EXTRACTED INFORMATION ▸
** BEGIN **

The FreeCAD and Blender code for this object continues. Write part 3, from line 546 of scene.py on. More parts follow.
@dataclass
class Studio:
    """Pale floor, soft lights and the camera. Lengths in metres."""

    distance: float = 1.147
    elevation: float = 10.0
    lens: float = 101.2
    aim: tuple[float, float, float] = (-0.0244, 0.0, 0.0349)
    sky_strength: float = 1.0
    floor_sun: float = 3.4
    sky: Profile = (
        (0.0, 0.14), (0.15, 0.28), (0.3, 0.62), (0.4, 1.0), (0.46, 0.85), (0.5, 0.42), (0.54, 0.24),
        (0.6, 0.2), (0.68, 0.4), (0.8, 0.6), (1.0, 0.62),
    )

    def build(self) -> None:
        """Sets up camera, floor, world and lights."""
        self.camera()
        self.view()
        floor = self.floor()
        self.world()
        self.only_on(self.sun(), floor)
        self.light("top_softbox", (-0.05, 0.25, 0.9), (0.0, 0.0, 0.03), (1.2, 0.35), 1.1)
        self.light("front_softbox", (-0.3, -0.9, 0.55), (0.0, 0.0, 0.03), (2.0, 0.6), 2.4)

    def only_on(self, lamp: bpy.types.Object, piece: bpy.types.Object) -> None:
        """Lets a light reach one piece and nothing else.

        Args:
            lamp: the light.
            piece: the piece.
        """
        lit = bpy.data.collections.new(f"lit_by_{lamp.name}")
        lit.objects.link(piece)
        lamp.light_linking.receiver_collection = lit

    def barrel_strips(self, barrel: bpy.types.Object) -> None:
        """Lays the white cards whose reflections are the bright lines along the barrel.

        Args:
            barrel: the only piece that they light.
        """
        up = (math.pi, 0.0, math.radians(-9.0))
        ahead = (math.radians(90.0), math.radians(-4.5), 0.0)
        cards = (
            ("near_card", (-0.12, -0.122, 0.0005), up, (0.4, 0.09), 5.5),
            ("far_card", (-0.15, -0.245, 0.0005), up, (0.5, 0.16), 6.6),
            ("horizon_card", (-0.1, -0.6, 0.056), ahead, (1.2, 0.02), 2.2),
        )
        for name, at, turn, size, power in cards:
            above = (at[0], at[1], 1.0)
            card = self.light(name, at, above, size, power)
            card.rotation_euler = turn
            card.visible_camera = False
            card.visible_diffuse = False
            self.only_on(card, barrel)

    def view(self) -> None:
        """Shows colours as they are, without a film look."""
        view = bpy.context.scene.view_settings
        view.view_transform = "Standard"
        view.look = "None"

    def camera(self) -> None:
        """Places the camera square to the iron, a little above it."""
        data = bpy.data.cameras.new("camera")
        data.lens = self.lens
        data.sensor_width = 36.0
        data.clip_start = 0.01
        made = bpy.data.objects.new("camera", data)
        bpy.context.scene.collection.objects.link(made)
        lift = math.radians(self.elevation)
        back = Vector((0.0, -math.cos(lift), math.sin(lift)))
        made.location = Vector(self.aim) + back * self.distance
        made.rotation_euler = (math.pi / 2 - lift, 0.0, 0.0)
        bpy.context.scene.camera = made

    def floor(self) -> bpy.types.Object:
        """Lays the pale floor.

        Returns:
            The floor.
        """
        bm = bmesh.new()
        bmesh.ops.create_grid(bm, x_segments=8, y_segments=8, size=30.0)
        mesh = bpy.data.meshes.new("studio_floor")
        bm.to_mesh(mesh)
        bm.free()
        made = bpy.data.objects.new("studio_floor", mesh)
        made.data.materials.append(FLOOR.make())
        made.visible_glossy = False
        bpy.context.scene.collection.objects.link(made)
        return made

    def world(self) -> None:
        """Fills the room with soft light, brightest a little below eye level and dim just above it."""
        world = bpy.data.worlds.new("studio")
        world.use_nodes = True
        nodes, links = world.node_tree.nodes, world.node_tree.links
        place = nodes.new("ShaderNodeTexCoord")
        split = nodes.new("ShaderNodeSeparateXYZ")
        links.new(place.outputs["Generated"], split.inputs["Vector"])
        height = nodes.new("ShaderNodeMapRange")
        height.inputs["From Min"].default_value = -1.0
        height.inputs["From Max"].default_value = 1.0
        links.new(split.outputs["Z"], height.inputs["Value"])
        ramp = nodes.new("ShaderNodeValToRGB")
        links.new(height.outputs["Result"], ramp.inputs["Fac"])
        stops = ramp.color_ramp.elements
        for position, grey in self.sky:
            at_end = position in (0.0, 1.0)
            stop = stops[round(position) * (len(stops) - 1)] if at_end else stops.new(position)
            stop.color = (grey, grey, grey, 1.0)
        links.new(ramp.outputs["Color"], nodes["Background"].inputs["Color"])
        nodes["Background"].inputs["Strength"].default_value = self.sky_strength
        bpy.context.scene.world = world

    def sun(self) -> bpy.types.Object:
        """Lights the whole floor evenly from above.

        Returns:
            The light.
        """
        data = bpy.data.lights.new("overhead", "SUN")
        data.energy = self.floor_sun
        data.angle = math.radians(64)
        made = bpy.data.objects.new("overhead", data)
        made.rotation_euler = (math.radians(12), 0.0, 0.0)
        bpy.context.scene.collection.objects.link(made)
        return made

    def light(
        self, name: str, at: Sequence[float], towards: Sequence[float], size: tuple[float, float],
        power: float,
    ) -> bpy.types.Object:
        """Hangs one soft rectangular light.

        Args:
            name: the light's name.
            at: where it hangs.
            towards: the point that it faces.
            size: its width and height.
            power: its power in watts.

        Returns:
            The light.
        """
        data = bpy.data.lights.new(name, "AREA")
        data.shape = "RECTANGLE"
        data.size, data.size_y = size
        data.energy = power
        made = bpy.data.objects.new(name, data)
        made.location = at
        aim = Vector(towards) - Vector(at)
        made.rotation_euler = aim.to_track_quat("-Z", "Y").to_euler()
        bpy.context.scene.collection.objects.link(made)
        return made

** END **
** BEGIN **

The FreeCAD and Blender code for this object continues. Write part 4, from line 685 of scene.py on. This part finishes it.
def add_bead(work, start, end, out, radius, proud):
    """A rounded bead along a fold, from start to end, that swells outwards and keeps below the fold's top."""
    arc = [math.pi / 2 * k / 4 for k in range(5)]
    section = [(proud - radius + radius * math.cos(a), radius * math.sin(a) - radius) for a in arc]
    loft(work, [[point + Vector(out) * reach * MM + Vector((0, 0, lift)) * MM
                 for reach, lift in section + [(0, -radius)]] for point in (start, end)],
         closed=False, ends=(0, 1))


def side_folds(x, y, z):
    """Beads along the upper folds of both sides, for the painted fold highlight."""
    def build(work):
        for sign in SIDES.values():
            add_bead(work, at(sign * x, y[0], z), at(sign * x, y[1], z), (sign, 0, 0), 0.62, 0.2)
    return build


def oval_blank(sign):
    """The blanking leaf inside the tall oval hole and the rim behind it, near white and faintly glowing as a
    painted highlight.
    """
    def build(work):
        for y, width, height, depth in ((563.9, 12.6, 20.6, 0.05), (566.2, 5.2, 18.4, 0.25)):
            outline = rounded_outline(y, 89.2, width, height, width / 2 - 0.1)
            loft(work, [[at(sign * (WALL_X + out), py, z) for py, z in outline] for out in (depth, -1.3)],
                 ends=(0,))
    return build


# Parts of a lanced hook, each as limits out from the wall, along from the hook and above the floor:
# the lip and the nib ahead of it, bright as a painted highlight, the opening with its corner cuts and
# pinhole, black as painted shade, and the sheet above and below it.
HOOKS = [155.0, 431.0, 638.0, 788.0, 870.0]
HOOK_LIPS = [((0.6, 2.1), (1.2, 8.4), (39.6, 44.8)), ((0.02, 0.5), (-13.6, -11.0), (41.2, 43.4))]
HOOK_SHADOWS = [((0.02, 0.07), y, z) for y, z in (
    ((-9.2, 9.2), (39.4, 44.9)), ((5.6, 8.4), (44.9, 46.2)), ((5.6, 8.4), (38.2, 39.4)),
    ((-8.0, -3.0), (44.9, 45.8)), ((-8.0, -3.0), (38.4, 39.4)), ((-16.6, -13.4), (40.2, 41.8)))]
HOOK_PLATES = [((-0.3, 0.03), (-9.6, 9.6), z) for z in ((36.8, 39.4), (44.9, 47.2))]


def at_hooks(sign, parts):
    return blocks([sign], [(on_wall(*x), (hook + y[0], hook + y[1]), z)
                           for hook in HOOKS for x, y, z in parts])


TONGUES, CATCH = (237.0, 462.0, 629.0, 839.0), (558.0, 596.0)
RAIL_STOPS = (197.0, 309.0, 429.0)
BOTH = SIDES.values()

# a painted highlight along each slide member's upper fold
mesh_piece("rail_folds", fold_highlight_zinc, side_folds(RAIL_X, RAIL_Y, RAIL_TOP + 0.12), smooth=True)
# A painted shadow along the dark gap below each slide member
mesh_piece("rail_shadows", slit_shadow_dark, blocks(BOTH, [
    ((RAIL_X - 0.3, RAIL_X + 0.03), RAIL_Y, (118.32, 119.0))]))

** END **

WHAT TO PRODUCE ▸ Using the entries above, repeat only the lines from the one containing "More parts follow." through the one containing "self.only_on(card, barrel)", end lines included.

RESULT OF THIS TASK ▸
The FreeCAD and Blender code for this object continues. Write part 3, from line 546 of scene.py on. More parts follow.
@dataclass
class Studio:
    """Pale floor, soft lights and the camera. Lengths in metres."""

    distance: float = 1.147
    elevation: float = 10.0
    lens: float = 101.2
    aim: tuple[float, float, float] = (-0.0244, 0.0, 0.0349)
    sky_strength: float = 1.0
    floor_sun: float = 3.4
    sky: Profile = (
        (0.0, 0.14), (0.15, 0.28), (0.3, 0.62), (0.4, 1.0), (0.46, 0.85), (0.5, 0.42), (0.54, 0.24),
        (0.6, 0.2), (0.68, 0.4), (0.8, 0.6), (1.0, 0.62),
    )

    def build(self) -> None:
        """Sets up camera, floor, world and lights."""
        self.camera()
        self.view()
        floor = self.floor()
        self.world()
        self.only_on(self.sun(), floor)
        self.light("top_softbox", (-0.05, 0.25, 0.9), (0.0, 0.0, 0.03), (1.2, 0.35), 1.1)
        self.light("front_softbox", (-0.3, -0.9, 0.55), (0.0, 0.0, 0.03), (2.0, 0.6), 2.4)

    def only_on(self, lamp: bpy.types.Object, piece: bpy.types.Object) -> None:
        """Lets a light reach one piece and nothing else.

        Args:
            lamp: the light.
            piece: the piece.
        """
        lit = bpy.data.collections.new(f"lit_by_{lamp.name}")
        lit.objects.link(piece)
        lamp.light_linking.receiver_collection = lit

    def barrel_strips(self, barrel: bpy.types.Object) -> None:
        """Lays the white cards whose reflections are the bright lines along the barrel.

        Args:
            barrel: the only piece that they light.
        """
        up = (math.pi, 0.0, math.radians(-9.0))
        ahead = (math.radians(90.0), math.radians(-4.5), 0.0)
        cards = (
            ("near_card", (-0.12, -0.122, 0.0005), up, (0.4, 0.09), 5.5),
            ("far_card", (-0.15, -0.245, 0.0005), up, (0.5, 0.16), 6.6),
            ("horizon_card", (-0.1, -0.6, 0.056), ahead, (1.2, 0.02), 2.2),
        )
        for name, at, turn, size, power in cards:
            above = (at[0], at[1], 1.0)
            card = self.light(name, at, above, size, power)
            card.rotation_euler = turn
            card.visible_camera = False
            card.visible_diffuse = False
            self.only_on(card, barrel)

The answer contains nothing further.